Russians openly identify with a "small fatherland." When asked, "What do you connect most directly with the idea of our nation?" in a 1999 poll, 35 percent replied, "Where I was born and grew up," whereas only 19 percent opted for the "state in which I live" (1/17).**(see endnotes)** Russians are far more asocial and apolitical than their Western counterparts, tending to withdraw into private worlds where they feel in control. They are said to live "in trenches," surrounded by enemies (10).
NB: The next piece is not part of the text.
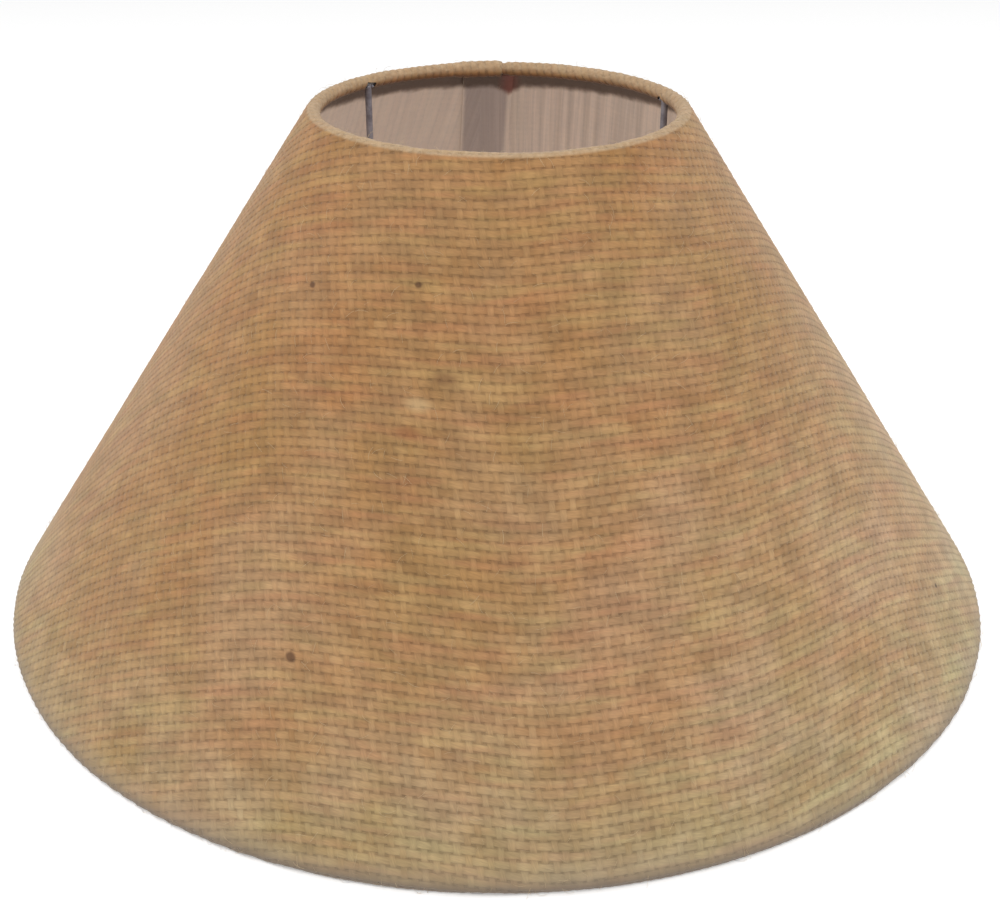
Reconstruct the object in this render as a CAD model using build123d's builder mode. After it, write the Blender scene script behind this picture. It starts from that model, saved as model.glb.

Comparing citizens' attitudes toward their government in Russia, the United States, the United Kingdom, Germany, and Sweden, Validata surveys concluded that Americans and Swedes display the highest trust in the state, whereas Russians "don't trust the state at all" (3/20).

Democracy is widely viewed as a fraud. There is a prevalent perception that Russia's politics have been "privatized" and are controlled by powerful clans. Seventy-eight percent of respondents in a 2003 survey said that democracy is a facade for a government controlled by rich and powerful cliques. Only 22 percent expressed a preference for democracy, whereas 53 percent positively disliked it (9). Asked in another poll whether multiparty elections do more harm than good, 52 percent of respondents answered "more harm" and a mere 15 percent said "more good" (5/91). Political parties are also unpopular, and most Russians are quite amenable to living in a one-party state. According to a recent survey by the Center of Sociological Studies of the University of Moscow, 82 percent of Russians feel they have no influence over the national government; 78 percent say they even have no influence over local government (13).

Enhancing personal freedoms and improving civil rights do not attract much support. When asked to choose between "freedom" and "order," 88 percent of respondents in Voronezh Province expressed preference for order, seemingly unaware that the two outcomes are not mutually exclusive and that in Western democracies they reinforce each other. Only 11 percent said they would be unwilling to surrender their freedoms of speech, press, or movement in exchange for stability. Twenty-nine percent, meanwhile, were quite prepared to give up their freedoms for nothing in return, because they attached no value to them (14). A survey conducted in the winter of 2003-4 by ROMIR Monitoring, a sociological research unit, found that 76 percent of Russians favor restoring censorship over the mass media (15).

Such opinions led Alexander Yakovlev, a principal architect of Mikhail Gorbachev's perestroika, to bemoan his compatriots' penchant for authoritarian rule. In an interview with the "Financial Times," he observed that none of the winning parties in the December 2003 Duma elections "had even once mentioned the word 'freedom' [;] all the slogans were about banning, locking up and punishing" (6).

The judicial system is held in contempt as both corrupt and subservient to the state, especially since Putin took over the presidency. In August 2003, the "Financial Times" reported that Russia's leading businesses had set up an arbitration system to bypass courts that they accused of lacking independence. Court rulings, a businessman claimed, were "swayed by local authorities, government, or businesses 'just paying' for their decisions. We have a new phrase in Russia: 'court auctions.' ... 'Whoever pays more, wins.'"

Russian attitudes toward private enterprise and property rights are hardly more positive. Here, too, the prevailing mood ranges from indifference to cynicism to outright hostility. Eighty-four percent of those surveyed in a poll published in January 2004, for example, said that wealth in Russia can be acquired only through connections. Four out of five respondents stated that the inequalities in wealth in modern Russia are excessive and illegitimate, and most blamed the country's widespread poverty on an unjust economic system (16).